The DGFI's activities include not only collection of intelligence but interference in politics and intimidation of the media. In an article, "Enemy of the State: Surviving Torture in Bangladesh", published in International Herald Tribune of March 2, 2008, Tasneem Khalil, a member of the staff of Bangladesh's leading English-language newspaper, The Daily Star, who also worked for CNNand Human Rights Watch, talks of the brutal torture he suffered at the DGFI headquarters in Dhaka in May 2007 for being critical of the caretaker Government that had seized power on January 11, 2007. Released after strong intervention by his paper and protests from all corners of the world, he had to seek political asylum in Sweden, from where he wrote the piece.

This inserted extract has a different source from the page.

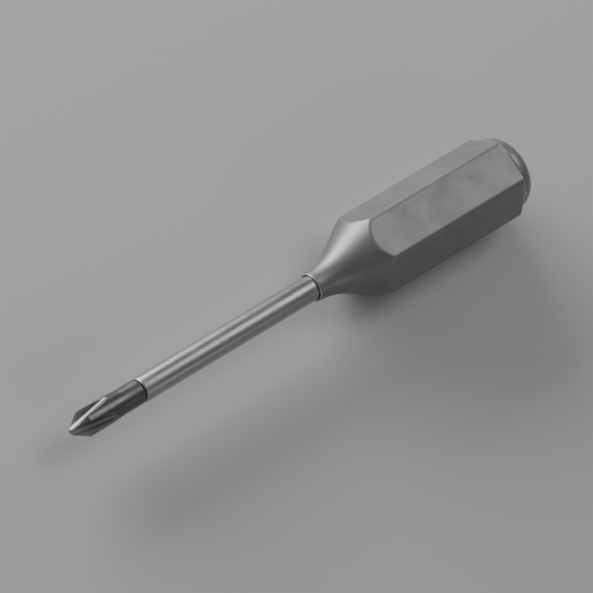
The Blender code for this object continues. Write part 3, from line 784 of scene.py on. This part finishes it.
# %% A small class for finishes
COLOUR_A, COLOUR_B, COLOUR_RESULT = 6, 7, 2  # the Mix node's colour sockets


class Finish:
    """A material under construction."""

    def __init__(self, name, metallic, roughness):
        self.material = bpy.data.materials.new(name)
        self.material.use_nodes = True
        self.tree = self.material.node_tree
        self.shader = self.tree.nodes["Principled BSDF"]
        self.shader.inputs["Metallic"].default_value = metallic
        self.shader.inputs["Roughness"].default_value = roughness
        self.vector = self.tree.nodes.new("ShaderNodeTexCoord").outputs["Object"]
        self.normal = None

    def effect(self, group, **values):
        """Places a shared effect with its own values."""
        node = self.tree.nodes.new("ShaderNodeGroup")
        node.node_tree = group
        self.tree.links.new(self.vector, node.inputs["Vector"])
        for socket, value in values.items():
            node.inputs[socket.replace("_", " ")].default_value = value
        return node.outputs

    def blend(self, mask, first, second):
        """A colour that goes from first to second where the mask is 1."""
        node = self.tree.nodes.new("ShaderNodeMix")
        node.data_type = "RGBA"
        self.tree.links.new(mask, node.inputs["Factor"])
        for socket, colour in ((node.inputs[COLOUR_A], first), (node.inputs[COLOUR_B], second)):
            if isinstance(colour, tuple):
                socket.default_value = (*colour, 1.0)
            else:
                self.tree.links.new(colour, socket)
        return node.outputs[COLOUR_RESULT]

    def number(self, mask, low, high):
        """A number that goes from low to high as the mask goes from 0 to 1."""
        node = self.tree.nodes.new("ShaderNodeMapRange")
        self.tree.links.new(mask, node.inputs["Value"])
        node.inputs["To Min"].default_value = low
        node.inputs["To Max"].default_value = high
        return node.outputs["Result"]

    def bump(self, height, distance, strength=1.0):
        """Adds a layer of bump. The distance is in metres."""
        node = self.tree.nodes.new("ShaderNodeBump")
        node.inputs["Distance"].default_value = distance
        node.inputs["Strength"].default_value = strength
        self.tree.links.new(height, node.inputs["Height"])
        if self.normal is not None:
            self.tree.links.new(self.normal, node.inputs["Normal"])
        self.normal = node.outputs["Normal"]
        self.tree.links.new(self.normal, self.shader.inputs["Normal"])

    def set(self, socket, value):
        """Feeds one of the shader's sockets."""
        self.tree.links.new(value, self.shader.inputs[socket])


print("finish helper ready")

# %% [markdown]
# **Blasted aluminium.** The handle's mid grey comes from the anodised film, which is duller than
# bare aluminium. Edges that have rubbed through show brighter and smoother metal.


# %% Finishes: the aluminium of the handle and the cap
def aluminium(name, base, worn_colour, roughness, lines):
    """Grey anodised aluminium, bead-blasted, with the lathe's rings showing through by lines."""
    made = Finish(name, 0.8, roughness)
    wear = made.effect(edge_wear, Reach=0.55, Patchiness=0.7)["Mask"]
    grain = made.effect(blast_grain)
    marks = made.effect(handling, Smudge=0.8, Dust=0.35)
    scratch = made.effect(hairlines, Thickness=0.006, Amount=0.30)["Mask"]
    turning = made.effect(turning_lines)
    darker = tuple(c * 0.86 for c in base)
    cloudy = made.blend(grain["Cloud"], darker, tuple(c * 1.1 for c in base))
    scratched = made.blend(math_node(made.tree, "MULTIPLY", scratch, 0.35), cloudy, worn_colour)
    rubbed = made.blend(wear, scratched, worn_colour)
    made.set("Base Color", made.blend(marks["Dust"], rubbed, (0.55, 0.54, 0.52)))
    dulled = made.number(marks["Smudge"], roughness, roughness + 0.10)
    polish = math_node(made.tree, "MULTIPLY", wear, 0.10)
    made.set("Roughness", math_node(made.tree, "SUBTRACT", dulled, polish))
    made.bump(grain["Height"], 0.010 * MM, 0.8)
    made.bump(turning["Height"], lines, 0.6)
    made.bump(scratch, 0.004 * MM, -0.5)
    return made.material


GREY = (0.26, 0.26, 0.26)
LIGHT_GREY = (0.31, 0.31, 0.31)
RUBBED_METAL = (0.54, 0.54, 0.54)
handle_finish = aluminium("blasted_aluminium", GREY, RUBBED_METAL, 0.46, 0.0005 * MM)
cap_finish = aluminium("turned_aluminium", LIGHT_GREY, RUBBED_METAL, 0.42, 0.003 * MM)
print(handle_finish.name, "and", cap_finish.name)

# %% [markdown]
# **Ground steel.** The shaft is the brightest piece. Grinding rings draw its reflections out along
# the tool, and bits pushed in and out have scuffed its front end.


# %% Finishes: bright steel
def bright_steel(name, base, roughness, ring_height, scratches=0.32):
    """Ground or turned steel with rings, hairlines and a film of handling."""
    made = Finish(name, 1.0, roughness)
    turning = made.effect(turning_lines, Unevenness=0.5)
    marks = made.effect(handling, Smudge=0.7, Dust=0.3)
    scratch = made.effect(hairlines, Thickness=0.006, Amount=scratches)["Mask"]
    wear = made.effect(edge_wear, Reach=0.5, Patchiness=0.6)["Mask"]
    darker = tuple(c * 0.88 for c in base)
    lighter = tuple(c * 1.06 for c in base)
    polished = tuple(min(c * 1.35, 0.9) for c in base)
    groove = tuple(c * 0.6 for c in base)
    toned = made.blend(turning["Tone"], darker, lighter)
    rubbed = made.blend(wear, toned, polished)
    scored = made.blend(math_node(made.tree, "MULTIPLY", scratch, 0.4), rubbed, groove)
    made.set("Base Color", made.blend(marks["Dust"], scored, (0.5, 0.49, 0.47)))
    made.set("Roughness", made.number(marks["Smudge"], roughness, roughness + 0.12))
    made.bump(turning["Height"], ring_height, 0.7)
    made.bump(scratch, 0.004 * MM, -0.6)
    return made.material


shaft_finish = bright_steel("ground_steel", (0.40, 0.40, 0.40), 0.34, 0.0025 * MM)
fastener_finish = bright_steel("fastener_steel", (0.46, 0.46, 0.46), 0.32, 0.003 * MM)
bearing_finish = bright_steel("bearing_steel", (0.66, 0.66, 0.66), 0.09, 0.0006 * MM, 0.2)
magnet_finish = bright_steel("nickel_plate", (0.58, 0.56, 0.52), 0.18, 0.001 * MM)
cover_finish = bright_steel("cover_steel", (0.30, 0.30, 0.30), 0.28, 0.005 * MM)
print("five bright steels")

# %% [markdown]
# **Blackened steel.** The bit is hardened and blackened, and use has rubbed its point bare. How
# bare depends on the distance from the tip, so the mask mixes that distance with the edge measure.

# %% Finish: the bit
RUBBED_LENGTH = 3.4 * MM


def blackened_steel():
    """Blackened steel with its point rubbed bare."""
    made = Finish("blackened_steel", 0.95, 0.36)
    split = made.tree.nodes.new("ShaderNodeSeparateXYZ")
    made.tree.links.new(made.vector, split.inputs[0])
    from_tip = math_node(made.tree, "SUBTRACT", split.outputs["X"], bit_tip)
    speckle = noise(made.tree, made.vector, 1400.0, detail=4.0)
    ragged = math_node(made.tree, "ADD", from_tip, math_node(made.tree, "MULTIPLY", speckle, 2.0 * MM))
    still_black = ramp_between(made.tree, ragged, RUBBED_LENGTH * 0.6, RUBBED_LENGTH * 1.7)
    near_tip = math_node(made.tree, "SUBTRACT", 1.0, still_black)
    wear = made.effect(edge_wear, Reach=0.6, Patchiness=0.8)["Mask"]
    bare = math_node(made.tree, "MAXIMUM", near_tip, math_node(made.tree, "MULTIPLY", wear, 0.6))
    grain = made.effect(blast_grain, Grain_per_metre=14000.0)
    marks = made.effect(handling, Smudge=0.8, Dust=0.25)
    scratch = made.effect(hairlines, Thickness=0.008, Amount=0.38)["Mask"]
    black = made.blend(grain["Cloud"], (0.13, 0.13, 0.133), (0.175, 0.175, 0.178))
    scored = made.blend(math_node(made.tree, "MULTIPLY", scratch, 0.5), black, (0.34, 0.34, 0.34))
    made.set("Base Color", made.blend(bare, scored, (0.29, 0.29, 0.29)))
    made.set("Roughness", made.number(marks["Smudge"], 0.32, 0.46))
    made.bump(grain["Height"], 0.006 * MM, 0.6)
    made.bump(scratch, 0.004 * MM, -0.5)
    return made.material


bit_finish = blackened_steel()
print(bit_finish.name)


# %% [markdown]
# **Brass, rubber and plastic.** These pieces are inside the handle, but each is seen when the tool
# comes apart, so none is left as a flat colour. Brass tarnishes in clouds. Rubber is dusty with
# talc. The washer's plastic is milky, with faint moulding grain.


# %% Finishes: brass, rubber and plastic
def turned_brass():
    """Brass with lathe rings and clouds of tarnish."""
    made = Finish("turned_brass", 1.0, 0.28)
    turning = made.effect(turning_lines, Unevenness=0.5)
    tarnish = made.effect(blast_grain)["Cloud"]
    marks = made.effect(handling, Smudge=0.7, Dust=0.2)
    made.set("Base Color", made.blend(tarnish, (0.46, 0.31, 0.11), (0.66, 0.49, 0.21)))
    made.set("Roughness", made.number(marks["Smudge"], 0.24, 0.42))
    made.bump(turning["Height"], 0.003 * MM, 0.7)
    return made.material


def seal_rubber():
    """Black rubber with talc on it."""
    made = Finish("seal_rubber", 0.0, 0.75)
    talc = made.effect(blast_grain, Grain_per_metre=6000.0)
    made.set("Base Color", made.blend(talc["Cloud"], (0.014, 0.014, 0.014), (0.055, 0.054, 0.052)))
    made.set("Roughness", made.number(talc["Cloud"], 0.62, 0.86))
    made.bump(talc["Height"], 0.006 * MM, 0.7)
    return made.material


def milky_plastic():
    """White plastic that lets a little light in."""
    made = Finish("milky_plastic", 0.0, 0.45)
    made.shader.inputs["Subsurface Weight"].default_value = 0.15
    made.shader.inputs["Subsurface Scale"].default_value = 0.5 * MM
    grain = made.effect(blast_grain, Grain_per_metre=5000.0)
    made.set("Base Color", made.blend(grain["Cloud"], (0.70, 0.69, 0.66), (0.82, 0.81, 0.79)))
    made.set("Roughness", made.number(grain["Cloud"], 0.40, 0.55))
    made.bump(grain["Height"], 0.006 * MM, 0.4)
    return made.material


brass_finish = turned_brass()
rubber_finish = seal_rubber()
plastic_finish = milky_plastic()
print("brass, rubber and plastic")

# %% [markdown]
# ## Dress every piece
#
# The new surfaces get their finish directly. The pieces that stay from the engineering model are
# dressed by the material slot that the record gives them, so that a new fastener needs no new line.

# %% Assign the finishes
FINISH_FOR_SLOT = {
    "handle_aluminium": handle_finish,
    "cap_aluminium": cap_finish,
    "shaft_steel": shaft_finish,
    "bit_steel": bit_finish,
    "cover_steel": cover_finish,
    "fastener_steel": fastener_finish,
    "bearing_steel": bearing_finish,
    "magnet_nickel": magnet_finish,
    "brass_fittings": brass_finish,
    "seal_rubber": rubber_finish,
    "washer_plastic": plastic_finish,
}


def dress(piece, finish):
    """Gives a piece one finish in all of its material slots."""
    if not piece.data.materials:
        piece.data.materials.append(finish)
    for place in piece.material_slots:
        place.material = finish


for piece, finish in (
    (handle, handle_finish),
    (shaft, shaft_finish),
    (bit, bit_finish),
    (cap, cap_finish),
    (disc, cover_finish),
):
    dress(piece, finish)
for entry in frame["record"]["subparts"]:
    dress(frame["nodes"][entry["node"]], FINISH_FOR_SLOT[entry["material_slot"]])
print("dressed", len(frame["nodes"]), "engineering pieces and 5 new surfaces")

Situated in a 14-storeyed building at Kachukhet Bazaar in Dhaka, the DGFI is also the hub of Islamist terrorism in Bangladesh which now extends its tentacles not only to West Bengal, Bihar, and north-eastern States like Assam, Manipur, Meghalaya and Tripura, but even to Uttar Pradesh, Maharashtra, Andhra Pradesh and Karnataka. Along with the Bangladeshi Army, it was thoroughly infiltrated by Islamist jihadis during the tenure of the four-party Government from 2001 to 2006, when the Jamaat's Amir, Maulana Matiur Rahman Nizami, was the Industries Minister, and the general secretary, Ali Ahsan Mohammad Mujahid, was the Social Welfare Minister. With Begum Khaleda Zia's Bangladesh Nationalist Party, which had 193 seats in the 300-member Jatiya Sangsad, as its partner in power, there was no doubt that the Jamaat called the shots in most critical areas.

The depth and extent of the Jamaat's influence on the DGFI can be gauged from the simple fact that Brig Azam Mir was perhaps the most influential Deputy Director-General of the DGFI until his removal on January 19, 2007, following the discovery of his involvement in a series of attacks on Hindi-speaking people in Assam. Brig Azam Mir is a son of Mr Golam Azam, identified as the most notorious war criminal during the liberation war in 1971 and accused of being instrumental to the murder of thousands of men and the rape of thousands of women. Golam Azam, who fled Bangladesh just before its liberation in December 1971, was allowed to return by Zia-ur Rahman in 1978. He became the Amir of the Jamaat, which, banned in the aftermath of the liberation war, was allowed to function again by Zia-ur Rahman in 1979, while Maulana Abbas Ali Khan became the formal, titular Amir. He became Amir in 1991 after his claim to be a Bangladeshi citizen was upheld by the judiciary.

The Jamaat and its students' organisation, Islami Chhatra Shibir (Islamist Students' Camp) have, on their part, been both the ideological fountainhead and the nursery and coordinating centre of Islamic fundamentalism in Bangladesh. Mufti Abdul Hannan, former 'Operations Commander' of the HUJIB, who has recently been sentenced to death by a Bangladeshi court, and Bangla Bhai or Siddiqul Islam, the 'Operations Commander' of the Jagrata Muslim Janata Bangladesh, who was hanged on March 29, 2007, were both alumni of the organisation. So was Mohammad Asadullah Al-Galib, the Amir of the Ahle Hadith Andolan, Bangladesh, and Sheikh Abdur Rahman, head of the Jamaat-ul Mujahideen Bangladesh.

A clean-up of the DGFI will reduce the threat of Islamist terrorism not only in South Asia but Bangladesh as well. It will also be a major step in realising the full potential of India-Bangladesh friendship. It is the DGFI which, through organisations like the Jamaat and the HUJIB, runs training camps and sanctuaries for secessionist insurgent groups of north-eastern India like United Liberation Front of Asom, All-Tripura Tiger Force, United National Liberation Front of Manipur, National Liberation Front of Tripura, in Bangladesh. Sheikh Hasina had closed most of the camps after becoming Prime Minister in 1996 but had soon to retrace her steps under pressure from the DGFI.

Of course, the DGFI will bitterly resist all attempts to cleanse the organisation. It will lie low for the present and wait for the time when, its bosses perhaps hope, Sheikh Hasina's popularity dips from its present peak and they can begin their machinations to remove her. She must strike now and not make the mistake her generous father did in not taking the stern measures against collaborators that he should have immediately after Bangladesh's liberation in 1971. For, one thing is very certain: Pakistan and the ISI as well as their allies in the DGFI and the Bangladeshi Army, the Jamaat and the Islamist terrorist groups in Bangladesh, will not tolerate Sheikh Hasina for long if she tries to genuinely honour her mandate. And unless she does the latter, Bangladesh will descend into a fundamentalist nightmare at a none-too-distant future.